-- start Data segment --
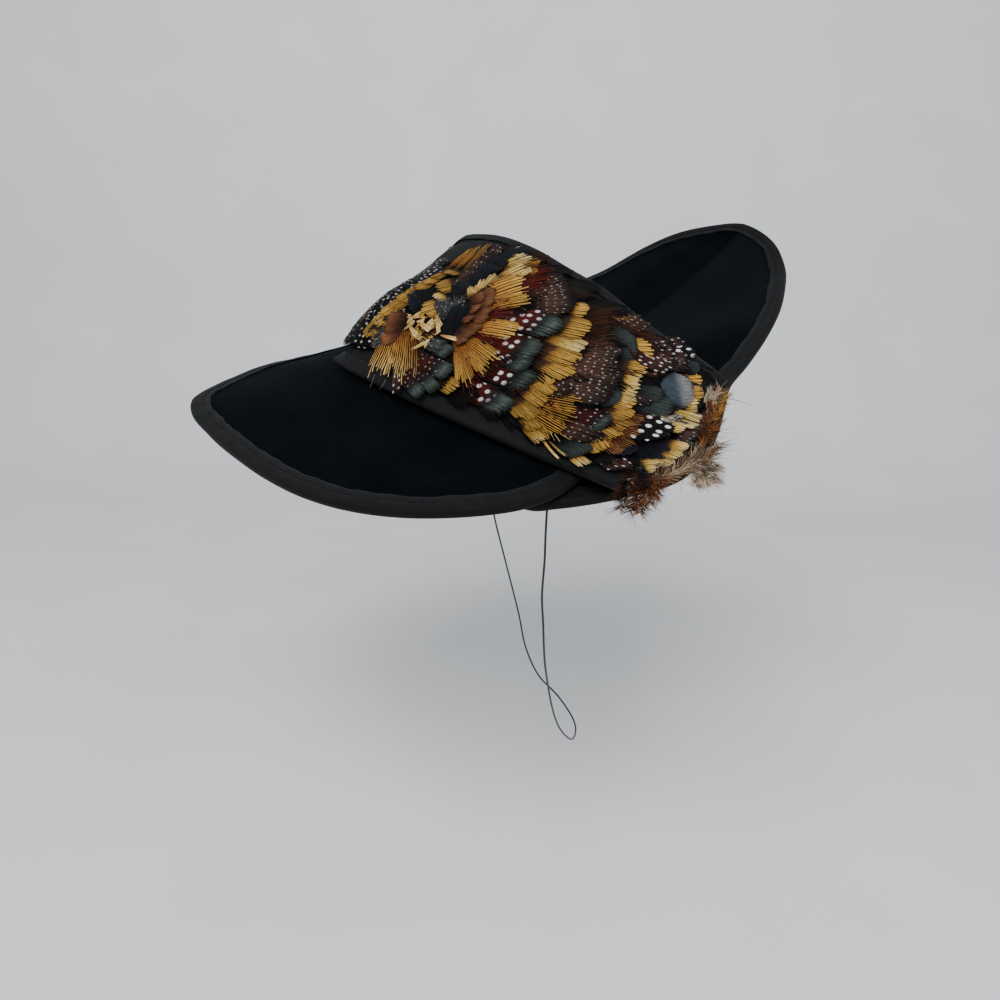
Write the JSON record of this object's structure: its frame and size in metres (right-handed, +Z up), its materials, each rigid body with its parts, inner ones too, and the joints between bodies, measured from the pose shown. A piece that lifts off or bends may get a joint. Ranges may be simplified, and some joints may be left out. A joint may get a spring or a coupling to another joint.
{
  "type": "tilt hat",
  "caption": "Velvet tilt hat with a pointed back lobe, a turned-up rounded front wing, a wide feathered band over the shallow crown and a thin chin elastic.",
  "frame": {"origin": "inner top of the crown, where it sits on a head", "axes": "+Z up, +X along the hat towards the raised front wing, +Y away from the side the feather band's fringed foot is on"},
  "size_m": [0.3422, 0.2687, 0.32],
  "materials": {
    "velvet": "soft black velvet pile",
    "ribbon": "fine ribbed dull satin",
    "panel": "dark cloth",
    "feathers": "overlapping patterned feathers",
    "fluff": "loose rust and taupe feathers",
    "elastic": "covered cord"
  },
  "bodies": {
    "root": {"crown": "velvet", "brim_back": "velvet", "brim_front": "velvet", "binding_back": "ribbon", "binding_front": "ribbon", "band_base": "panel", "band_binding_back": "ribbon", "band_binding_front": "ribbon", "feather_field": "feathers", "feather_fringe": "fluff", "chin_elastic": "elastic"}
  },
  "joints": []
}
-- end Data segment --
Which lines include the word "from"? List them all.

** Answer to this problem **
Write the JSON record of this object's structure: its frame and size in metres (right-handed, +Z up), its materials, each rigid body with its parts, inner ones too, and the joints between bodies, measured from the pose shown. A piece that lifts off or bends may get a joint. Ranges may be simplified, and some joints may be left out. A joint may get a spring or a coupling to another joint.
  "frame": {"origin": "inner top of the crown, where it sits on a head", "axes": "+Z up, +X along the hat towards the raised front wing, +Y away from the side the feather band's fringed foot is on"},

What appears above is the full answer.